Avec le temps, les questions ethniques et politiques se sont ajoutées aux divergences religieuses. Aujourd'hui, bien des spécialistes considèrent que la division entre sunnites et chiites est davantage politique que religieuse. Explications.

Sunnites

Ils ont choisi Abou Bakr, un proche compagnon de Mahomet, comme successeur au prophète Mahomet.

1,4 milliard : nombre approximatif de sunnites dans le monde, soit près de 90 % de tous les musulmans.

Les principaux pays à majorité sunnite sont l'Égypte, l'Indonésie, le Bangladesh et le Pakistan.

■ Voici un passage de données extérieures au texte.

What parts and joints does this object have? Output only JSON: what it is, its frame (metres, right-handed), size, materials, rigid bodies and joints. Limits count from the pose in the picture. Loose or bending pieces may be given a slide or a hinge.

Les puissances sunnites qui influencent le cours des choses sont l'Arabie saoudite, l'Égypte et le Qatar. Les groupes terroristes djihadistes comme Al-Qaïda sont aussi d'allégeance sunnite.

Chiites

Ils considèrent Ali, le gendre de Mahomet, comme successeur du prophète.

175 millions : nombre approximatif de chiites dans le monde, soit un peu plus de 10 % des musulmans.

Les principaux pays à majorité chiite sont l'Iran, l'Irak, l'Azerbaïdjan et Bahreïn.

La grande puissance chiite qui influence le cours des choses est l'Iran. Ses proches alliés sont la Syrie, un pays à majorité sunnite, mais dirigé par des chiites, et le Hezbollah, un parti chiite libanais considéré comme un groupe terroriste par Washington.